Al eerder recenseerde ik een boek van Kevin (of K.R. zo u wilt) Valgaeren en wel ‘Engelenlust’. Dat was geen fantastieke horror, maar heeft me evengoed een tijdje achternagezeten. Ik was daar heel erg van onder de indruk, dat mag gezegd. Maar verder had ik nooit iets van hem gelezen. Tijdens mijn drie maandelijkse speurtocht naar nieuwe verschijnende fantastiek liep ik tegen de herwerkte heruitgave van ‘De Ziener’ aan. Dat leek me een heel goed moment om het gemis aan vroegere Valgaerens goed te maken. Wat kon ik beter doen dan met zijn eersteling te beginnen. Het won ook nog eens de Schaduwprijs in 2012. Iets wat, op de een of ander manier, destijds totaal aan me voorbijgegaan was. Ik contacteerde Houtekiet met het verzoek me een recensie-exemplaar te sturen, wat ze per omgaande deden. Waarvoor dank.

Zoals gezegd las ik ‘De Ziener’ niet ten tijde van het verschijnen in 2011 bij Kramat. Ook de twee herdrukken niet, die daarna verschenen. Waarom niet? Geen idee! Maar het zal wel geweest zijn dat ik nog een stapel andere boeken te lezen had of dat mijn geld op dat moment op was. Wat de reden ook was... ergens ben ik wel blij dat ik de eerste druk niet gelezen heb, want het bespaart me het gedoe om de oude, met de nieuwe uitgave te gaan vergelijken. Daar ben ik, eerlijk gezegd, niet zo goed in en heb er ook vooral niet zo’n zin in. Ik wil gewoon in het verhaal duiken en ervan genieten. En... dat heb ik gedaan. Vooral het laatste, het genieten. Op het puntje van mijn stoel!

Het verhaal. Waar gaat het over. De proloog opent in het jaar 1538 en zuigt je als het ware meteen het boek in. De 16-jarige Mary, net twee maanden geleden ingetreden in het klooster te Borley, wordt verliefd op de 18-jarige broeder Valeth. Samen zijn ze van plan te ontsnappen uit het klooster en naar Londen te vertrekken. Ze worden betrapt. Valeth wordt vermoord en Mary wordt levend ingemetseld en sterft uiteindelijk, na zeven dagen, zonder een kik te geven. De tijd verglijdt en we komen in 2007 aan.
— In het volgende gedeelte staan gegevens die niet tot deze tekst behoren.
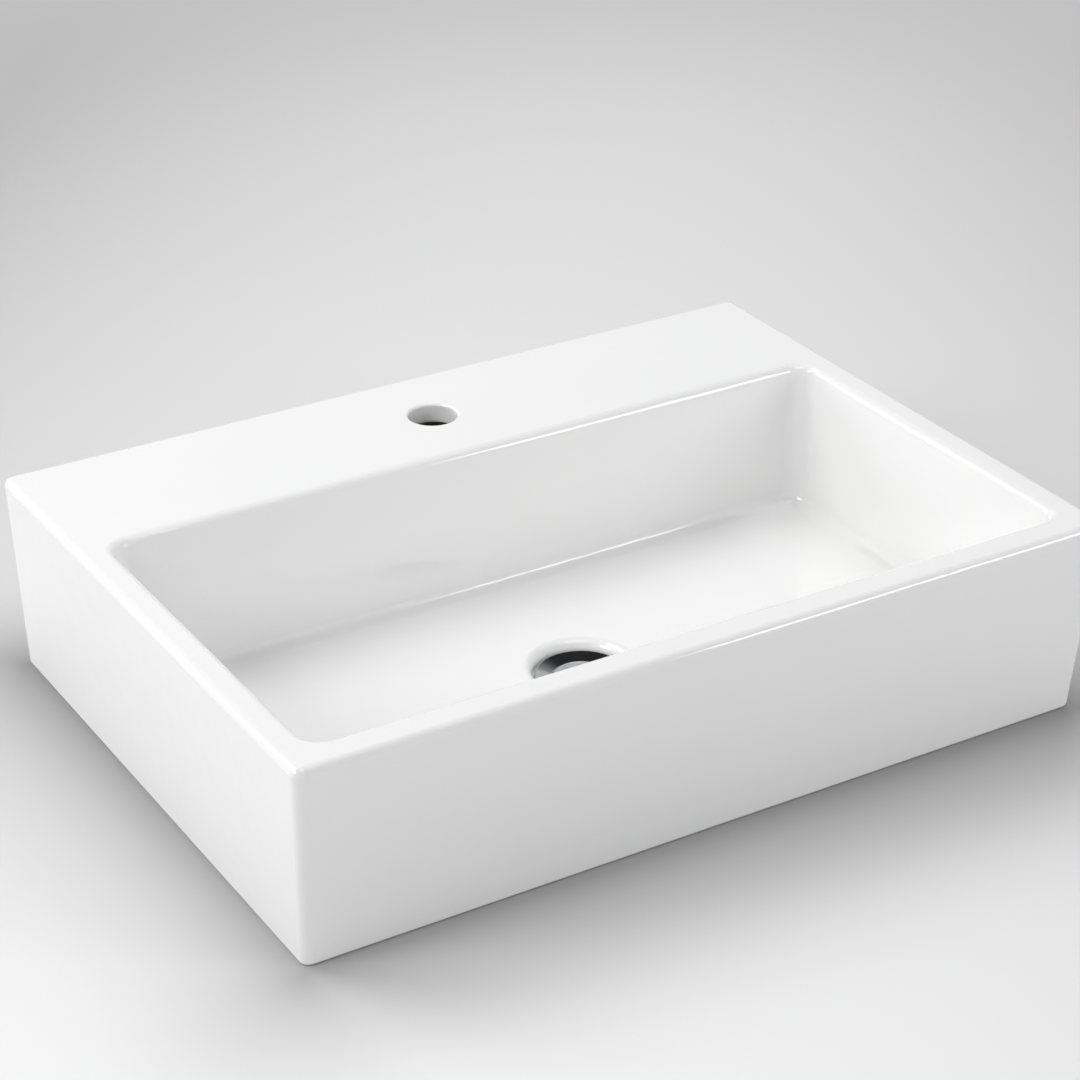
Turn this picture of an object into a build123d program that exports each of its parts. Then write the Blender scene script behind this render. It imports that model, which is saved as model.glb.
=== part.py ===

De Belgische David Mayfair is een Ziener, iemand die voorbij het leven kan kijken en de dood kan observeren. Na de dood van zijn ouders wordt hij geadopteerd door zijn oom Dorian Walpole, ook een Ziener. David verhuisd naar Londen en wordt daar door zijn oom verder opgeleid als Ziener. Nadat zijn oom met een hartaanval in het ziekenhuis belandt, vind David een brief, uit Borley, geadresseerd aan zijn oom. Daarin het anonieme verzoek de gruwelijke dood van twee tienermeisjes uit het bewuste dorp te onderzoeken. Omdat zijn oom nu niet in staat is te gaan, wil David de zaken waarnemen, maar oom Dorian acht hem nog niet klaar voor zo’n karwei. Maar David vindt van wel en vertrekt naar Borley. Of hij er echt klaar voor is zal moeten blijken.

Ik ben gek op Gothic Horror. De uitvinder daarvan is ongetwijfeld Hugh Walpole die in 1764 The Castle of Otranto: A Gothic Story schreef. Andere voorbeelden van Gothic Horror zijn natuurlijk Edgar Allan Poe, Mary Shelley-Wollstonecraft, Bram Stoker en natuurlijk H.P. Lovecraft. Maar er zijn er natuurlijk nog veel meer, Wat dacht je bijvoorbeeld van de Bloedwettenreeks van onze eigen Sophia Drenth, die past ook prima in dit rijtje. En dan doet Kevin Valgaeren, een meer dan succesvolle poging om zich met ‘De Ziener’ in het rijtje der groten te voegen. In zijn eigen nawoord, in dit boek, de verheugende mededeling dat ‘Bloedlijn’, zijn tweede Ziener boek, in het najaar, (om precies te zijn in oktober) als heruitgave zal verschijnen. Ik sta nu al te trappelen van ongeduld!!!